There will be enough EV chargers and critical minerals to meet demand by 2030
Many automakers have also decried the lack of EV chargers as a barrier to increasing EV sales—particularly in relation to the EPA’s recently proposed standards to reduce vehicle emissions, which they claim will force them to sell more EVs, straining existing charging capacity. These complaints ignore key policy instruments and automakers’ own capacity to drive change and innovation. Most charging happens at home or work, and public EV chargers are being built rapidly with state and federal assistance. The National Electric Vehicle Infrastructure (NEVI) program enacted through the IIJA is providing $5 billion over five years for states to strategically deploy EV chargers. Major automakers are demonstrating how impactful this program is; a coalition of seven major auto manufacturers have announced their intent to jointly develop a nationwide charging network leveraging NEVI funding. These automakers are recognizing that they can play a crucial role in developing the EV charging network, a move that Tesla made early and that has allowed the company to dominate the charging landscape. Overall, the number of EV chargers is growing rapidly, increasing from slightly more than 80,000 in the first quarter of 2020 to more than 140,000 in the first quarter of 2023.

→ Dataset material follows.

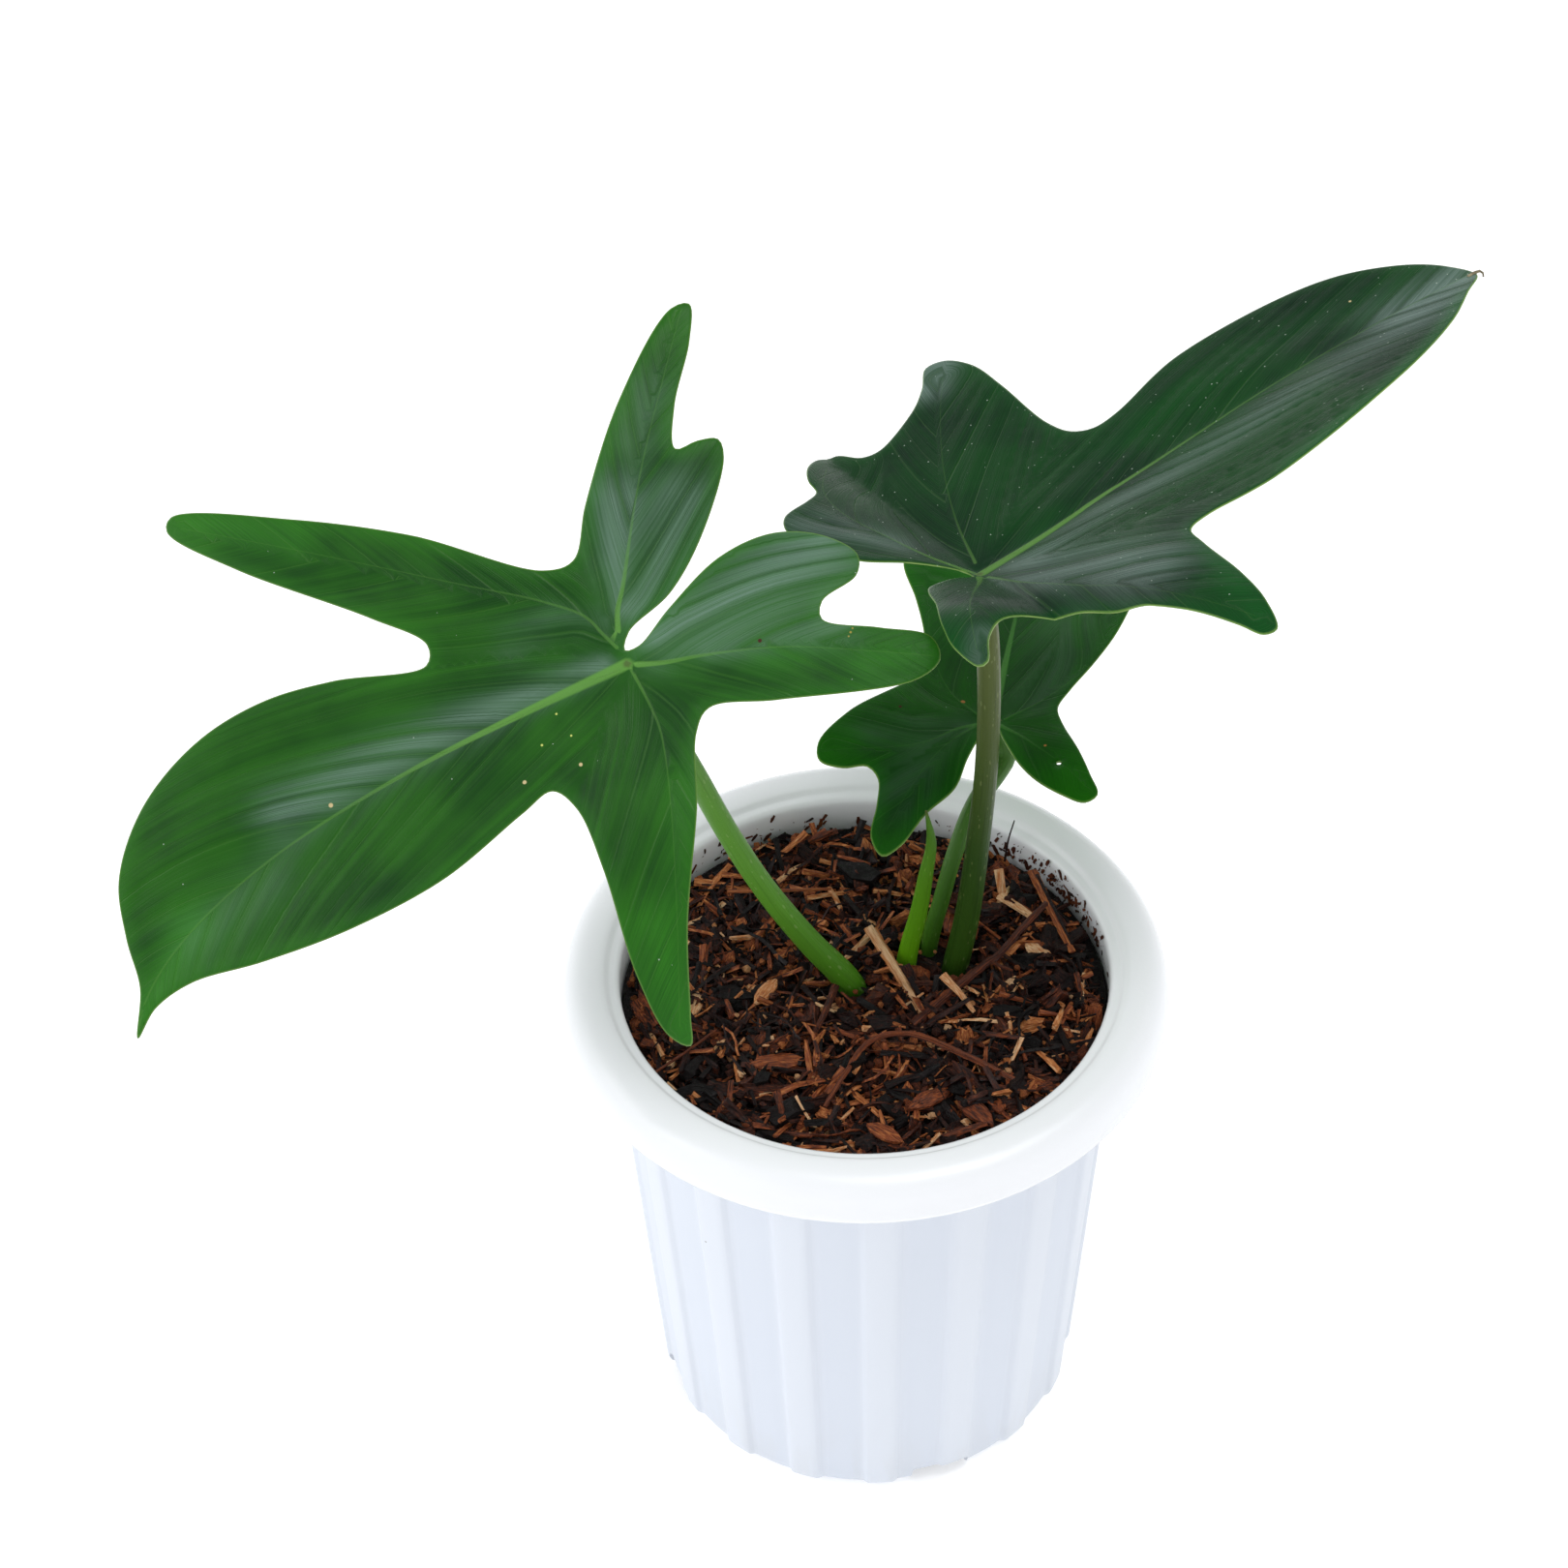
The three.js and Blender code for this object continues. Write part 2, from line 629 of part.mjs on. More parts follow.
for (const stalk of stalks) {
  let body = stalkBar(stalk, 0).subtract(stemPocket);
  if (stalk.blade !== undefined) body = body.subtract(bladeClearance(leaves[stalk.blade]));
  addNode(stalk.name, mainBody(body), stalk.colour, 0.5);
}

export default group;
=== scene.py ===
# %% [markdown]
# A young philodendron with three lobed leaves stands in a fluted white plastic pot.
# The CAD model gives every piece its place and size, and this script gives each one its looks.
# It loads the model first, so that each new piece can be laid over the solid that it stands for.

# %% Load the frame
import math
import random

import bmesh
import bpy
import numpy as np
from mathutils import Matrix, Vector
from mathutils.geometry import delaunay_2d_cdt


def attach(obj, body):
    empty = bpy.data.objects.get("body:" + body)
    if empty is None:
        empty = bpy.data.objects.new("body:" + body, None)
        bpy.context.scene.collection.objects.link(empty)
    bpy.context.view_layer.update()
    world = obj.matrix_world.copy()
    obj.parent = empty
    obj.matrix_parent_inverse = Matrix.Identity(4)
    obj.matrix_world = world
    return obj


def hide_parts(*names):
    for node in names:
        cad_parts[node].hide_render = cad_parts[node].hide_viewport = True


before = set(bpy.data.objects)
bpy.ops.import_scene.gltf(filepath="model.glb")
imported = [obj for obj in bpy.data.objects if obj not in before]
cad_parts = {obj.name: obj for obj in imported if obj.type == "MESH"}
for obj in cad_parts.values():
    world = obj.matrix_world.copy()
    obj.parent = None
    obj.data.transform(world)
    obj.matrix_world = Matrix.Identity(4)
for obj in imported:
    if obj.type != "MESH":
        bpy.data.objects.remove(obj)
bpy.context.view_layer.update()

MM = 0.001


def add_object(name, data):
    made = bpy.data.objects.new(name, data)
    bpy.context.collection.objects.link(made)
    return made


def mesh_from(bm, name):
    mesh = bpy.data.meshes.new(name)
    bm.to_mesh(mesh)
    bm.free()
    return mesh


def axes_matrix(x_axis, y_axis, z_axis):
    return Matrix((x_axis, y_axis, z_axis)).transposed().to_4x4()


print("nodes in the frame:", sorted(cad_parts))

# %% [markdown]
# The photograph was taken from in front and above, with a long lens, so little grows or shrinks with depth.
# A camera can be aimed by hand, or worked out from the pot's rim and base, whose sizes are known.
# The second way is used here: the target, the distance, the pitch and a slight roll are named values.

# %% Camera
camera_target = Vector((-0.0162, 0.0, 0.173))
camera_distance = 1.0
camera_pitch = math.radians(43.5)
camera_roll = math.radians(-1.3)

ahead = Vector((0, math.cos(camera_pitch), -math.sin(camera_pitch)))
level_up = Vector((0, math.sin(camera_pitch), math.cos(camera_pitch)))
level_right = Vector((1, 0, 0))
right = level_right * math.cos(camera_roll) + level_up * math.sin(camera_roll)
up = level_up * math.cos(camera_roll) - level_right * math.sin(camera_roll)

lens = bpy.data.cameras.new("camera")
lens.lens = 112.02
lens.sensor_width = 36
lens.clip_start = 0.05
camera = add_object("camera", lens)
camera_place = Matrix.Translation(camera_target - ahead * camera_distance)
camera.matrix_world = camera_place @ axes_matrix(right, up, -ahead)
bpy.context.scene.camera = camera
print("camera at", [round(c, 4) for c in camera.matrix_world.translation])

# %% [markdown]
# Materials are made of nodes, and the same few kinds of node come back in each of them.
# Short helpers that add one node and join its inputs keep the recipes readable.
# A helper works in the tree that was opened last, and gives back an output that can be added
# and multiplied like a number, so that one recipe line feeds the next.

# %% Node helpers


class Bench:
    """holds the node tree that was opened last"""
    tree = None


class Output:
    """a node's output, which can be used in a sum like a number"""

    def __init__(self, socket):
        self.socket = socket

    def __add__(self, other):
        return calculate("ADD", self, other)

    def __sub__(self, other):
        return calculate("SUBTRACT", self, other)

    def __mul__(self, other):
        return calculate("MULTIPLY", self, other)


def join(socket, value):
    if isinstance(value, Output):
        Bench.tree.links.new(value.socket, socket)
    elif socket.type == "RGBA":
        socket.default_value = (*value, 1)
    else:
        socket.default_value = value


def add_node(kind, inputs, output=0, **settings):
    """adds a node and gives back one of its outputs, or all of them where output is None"""
    made = Bench.tree.nodes.new(kind)
    for name, setting in settings.items():
        setattr(made, name, setting)
    for name, value in inputs.items():
        join(made.inputs[name], value)
    if output is None:
        return [Output(socket) for socket in made.outputs]
    return Output(made.outputs[output])


def calculate(operation, *values):
    return add_node("ShaderNodeMath", dict(enumerate(values)), operation=operation)


def off_whole(value):
    """how far a number lies from the nearest whole one"""
    return calculate("ABSOLUTE", value - calculate("ROUND", value))


def rise(value, low, high, out_low=0.0, out_high=1.0):
    """goes smoothly from out_low to out_high while the value goes from low to high"""
    inputs = {"Value": value, "From Min": low, "From Max": high, "To Min": out_low, "To Max": out_high}
    return add_node("ShaderNodeMapRange", inputs, "Result", interpolation_type="SMOOTHSTEP")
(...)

Automakers have also claimed that there will not be a sufficient supply of critical minerals to support EV battery production. This argument ignores the Inflation Reduction Act’s advanced manufacturing credit (45X) for critical mineral production and the long on-ramp to increase critical mineral supplies, with the EPA’s proposed standards not taking effect until 2027. Globally, policies such as the Inflation Reduction Act credit are driving a massive surge in investment in critical mineral production: Investments in critical mineral production rose 30 percent in 2022. If successful, these recent investments will satisfy 75 percent of the world’s critical mineral needs related to clean energy in 2030, up from 50 percent in 2021. While not yet on target, this growth shows that the market is rapidly responding to increasing demand. The critical minerals identified today are also likely to evolve over time; federal investments made in the IIJA are helping by funding battery recycling and research and development initiatives aimed at reducing overall mineral use, finding alternative battery chemistries, and developing less resource-intensive batteries.
5. EVs and cleaner gasoline-powered cars are critical for public health
Car and light truck emissions are 17 percent of U.S. carbon emissions and a significant contributor to soot and ozone pollution. Despite cleaner technologies becoming widely available, several automakers,* including Stellantis, Toyota, and VW, claimed in comments submitted to the EPA that they cannot meet the emissions reductions standards proposed by the agency. And while automaker opposition to strong vehicle emissions standards is counterproductive and threatens to slow down the transition to cleaner vehicles, independent analyses demonstrate that even business-as-usual projections are on track to meet or exceed the EPA’s targets, largely due to the Inflation Reduction Act.
Reducing vehicle emissions brings substantial public health benefits. It is estimated that 17,000 to 20,000 deaths per year from 2008 to 2017 could be attributed to air pollution from transportation. EPA standards have played a crucial role in reducing this harmful pollution, and the agency’s most recently proposed standards would continue to reduce vehicle emissions of health-harming air pollutants. The EPA estimates that its currently proposed standards would provide between $150 billion and $290 billion in public health benefits resulting from less particulate matter (PM) pollution alone. These reductions are also crucial to addressing environmental injustice, as air pollution is concentrated in communities of color: Latino or Hispanic, Black or African American, and Asian Americans are exposed to 48 percent, 42 percent, and 63 percent more PM pollution from light-duty vehicles, respectively, than white Americans. Technology exists to reduce harmful emissions from vehicles, and it is a public health necessity that automakers deploy these technologies on all new vehicles.
Automakers can and must treat workers fairly and do their part to reduce pollution. It is critical that automakers’ “we can’t do it” refrain does not become a self-fulfilling prophecy. If it does, autoworkers, the American economy, and communities all stand to lose. By raising standards for all autoworkers and expanding the production of clean vehicles, the auto sector can support middle-class-led economic growth, ensure the country experiences a just transition to EVs and low-emissions vehicles, and support a globally competitive EV market for decades to come.
* Note: Ford and Zero Emission Transportation Association members supported the EPA’s proposed standards.